From 1919 to 1969, college home economics programs around the country had so-called practice houses or practice apartments where young women learned the domestic arts: cooking, cleaning, running a household.

The college students learned mothering skills by caring for "practice babies" -- infants lent by local orphanages to live at the school.

Lisa Grunwald researched the practice and used it as the premise for her novel The Irresistible Henry House. She says she discovered this use for orphan babies while working on an anthology of letters written by American women when she found a snapshot of "the most beguiling baby with this roguish grin." She learned he had been a practice baby at Cornell University.

"He had been cared for by about a dozen women who took turns being his practice mother," Grunwald tells NPR's Michele Norris.

By the 1950s, there were 40 or 50 colleges and universities throughout the country who had this program in place, or something very similar, Grunwald says.

The baby Grunwald came across was named Bobby Domecon, short for "domestic economics." All of the babies at Cornell took the last name Domecon, and all of the practice babies at Illinois State University had the last name North or South, depending on the building they were raised in.

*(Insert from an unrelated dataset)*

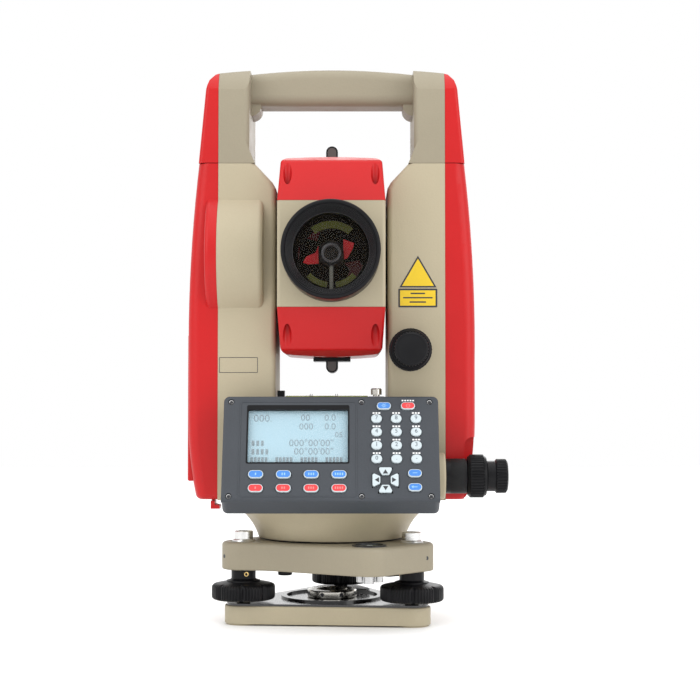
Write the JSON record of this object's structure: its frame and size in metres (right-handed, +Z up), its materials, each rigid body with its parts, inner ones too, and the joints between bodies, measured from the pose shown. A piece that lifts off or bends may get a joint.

When I first read about this, I thought it was sort of weird and a little bit creepy.

Grunwald says the babies would come from the orphanage as young as possible, and the mothers would take rotations caring for them. The rotations depended on the college -- sometimes one mother would have a baby a week at a time or 10 days at a time. In others, a mother would put the baby down for a nap, and another student would be there when it woke up. But it was always on a very careful schedule.

"When I first read about this, I thought it was sort of weird and a little bit creepy," Grunwald says. "But, in fact, at the times in which this took place, everything was considered a possible opportunity for a scientific approach, and child care was no exception. The practice houses really embraced the idea that you could learn mothering the same way you learned cooking or learned chemistry -- everything was learnable, and systems were really important."

Many of the babies arrived at the universities suffering from malnutrition, and they were quickly plumped with good health after their stint in those programs.

Grunwald says she found little evidence of controversy around the practice, with the exception of a 1954 Timemagazine article, where the Illinois state child welfare division found out a child was being raised on campus this way and was extremely disturbed by it.

Grunwald also wanted to find out the long-term effects on someone who is raised this way. She says she talked with various experts and psychiatrists.

"They told me about attachment disorder," Grunwald says. "If a child doesn't form one really tight bond in the first years of life, it sometimes happens that he or she can develop attachment disorder."

But there was no evidence, because the babies weren't followed and studied as they grew up.

"It was really the reason I wanted to write it as fiction because the alternative didn't seem very viable," Grunwald says. "They were returned to their orphanages and they were adopted in due course, the way most children were adopted, which was, at the time, very anonymously.

"While there is some evidence that some parents really wanted a Domecon baby -- because he or she had been raised by scientific methods -- there doesn't seem to have been any way of tracking them or following them. There was never a study done, there were never even records kept."